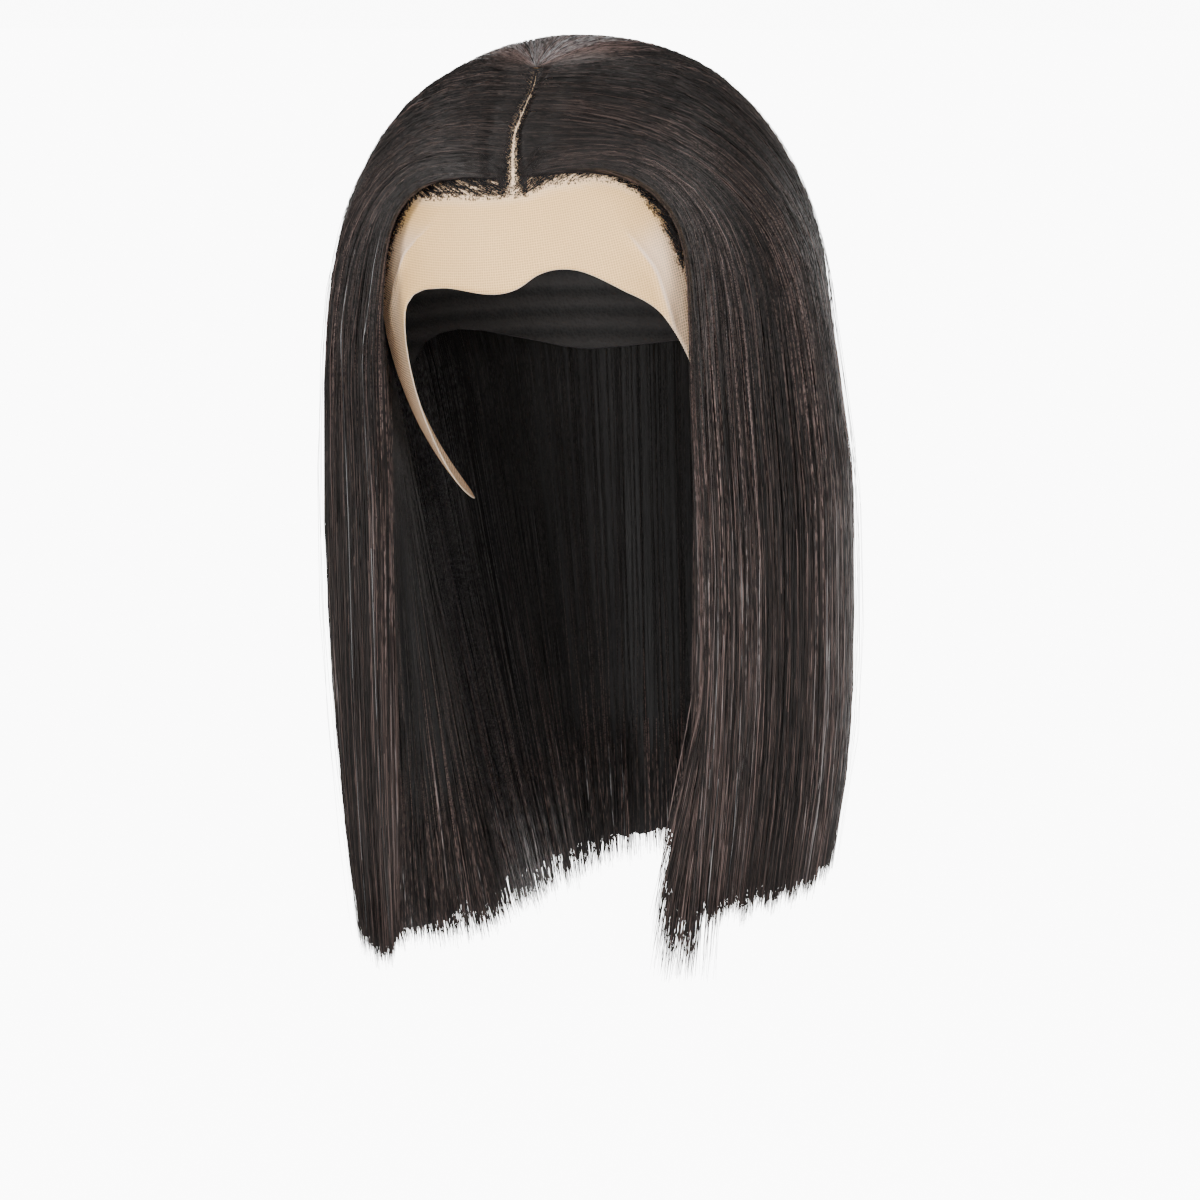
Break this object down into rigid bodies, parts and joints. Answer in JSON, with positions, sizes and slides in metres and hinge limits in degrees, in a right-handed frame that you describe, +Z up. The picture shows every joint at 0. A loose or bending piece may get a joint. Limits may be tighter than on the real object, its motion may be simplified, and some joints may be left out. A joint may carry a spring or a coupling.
{
  "type": "bob wig",
  "caption": "Straight shoulder-length bob wig with a centre parting, a sheer lace front and a closed cap, held open as a head holds it.",
  "frame": {"origin": "top of the inside of the cap, straight above the middle of the head, where the wig sits on the head", "axes": "+Z up along the hanging hair, the face looks along -Y, the wearer's left is at +X"},
  "size_m": [0.2153, 0.2141, 0.3757],
  "materials": {
    "lace": "sheer pale beige net",
    "cap_net": "dull near-black stretch net",
    "hair": "silky near-black straight hair with a soft sheen"
  },
  "bodies": {
    "root": {"lace_front": "lace", "crown_cap": "cap_net", "hair_left": "hair", "hair_back": "hair", "hair_right": "hair"}
  },
  "joints": []
}
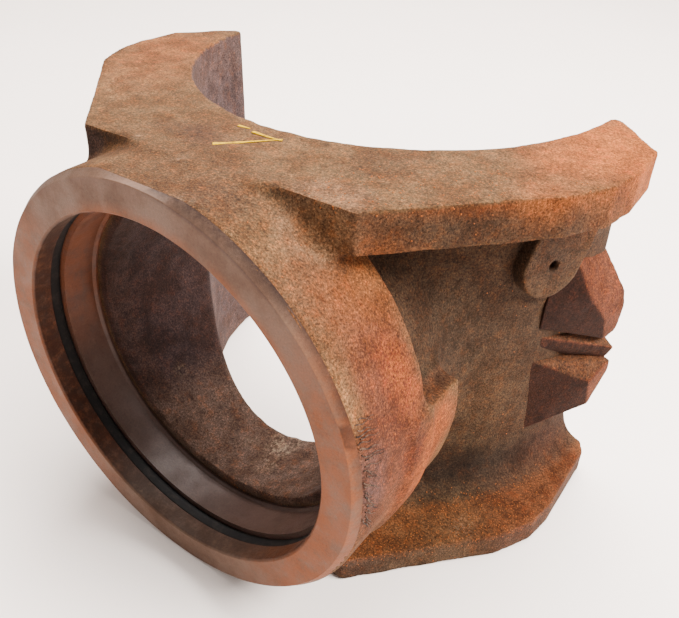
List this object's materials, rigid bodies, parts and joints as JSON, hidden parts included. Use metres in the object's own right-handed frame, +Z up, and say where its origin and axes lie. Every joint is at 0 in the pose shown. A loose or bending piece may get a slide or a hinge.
____
Challenge:
Every line of the records above needs to be given again exactly.

Task solution:
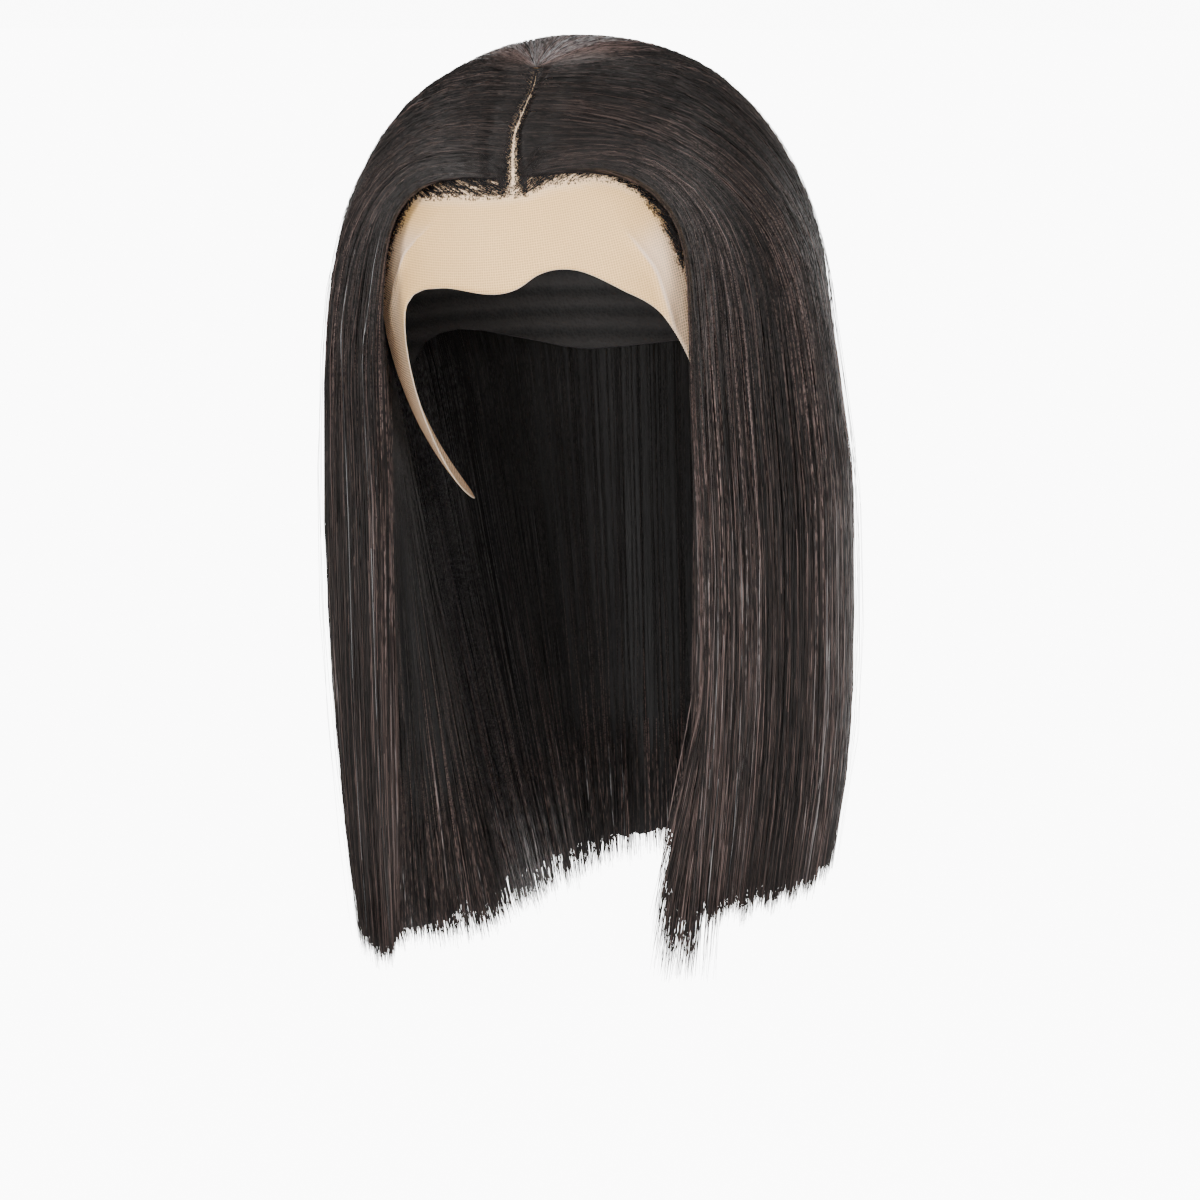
Break this object down into rigid bodies, parts and joints. Answer in JSON, with positions, sizes and slides in metres and hinge limits in degrees, in a right-handed frame that you describe, +Z up. The picture shows every joint at 0. A loose or bending piece may get a joint. Limits may be tighter than on the real object, its motion may be simplified, and some joints may be left out. A joint may carry a spring or a coupling.
{
  "type": "bob wig",
  "caption": "Straight shoulder-length bob wig with a centre parting, a sheer lace front and a closed cap, held open as a head holds it.",
  "frame": {"origin": "top of the inside of the cap, straight above the middle of the head, where the wig sits on the head", "axes": "+Z up along the hanging hair, the face looks along -Y, the wearer's left is at +X"},
  "size_m": [0.2153, 0.2141, 0.3757],
  "materials": {
    "lace": "sheer pale beige net",
    "cap_net": "dull near-black stretch net",
    "hair": "silky near-black straight hair with a soft sheen"
  },
  "bodies": {
    "root": {"lace_front": "lace", "crown_cap": "cap_net", "hair_left": "hair", "hair_back": "hair", "hair_right": "hair"}
  },
  "joints": []
}
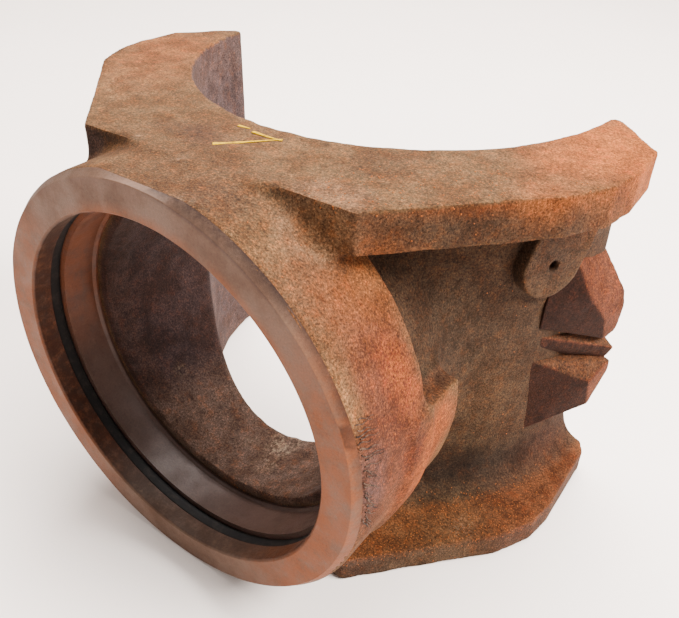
List this object's materials, rigid bodies, parts and joints as JSON, hidden parts included. Use metres in the object's own right-handed frame, +Z up, and say where its origin and axes lie. Every joint is at 0 in the pose shown. A loose or bending piece may get a slide or a hinge.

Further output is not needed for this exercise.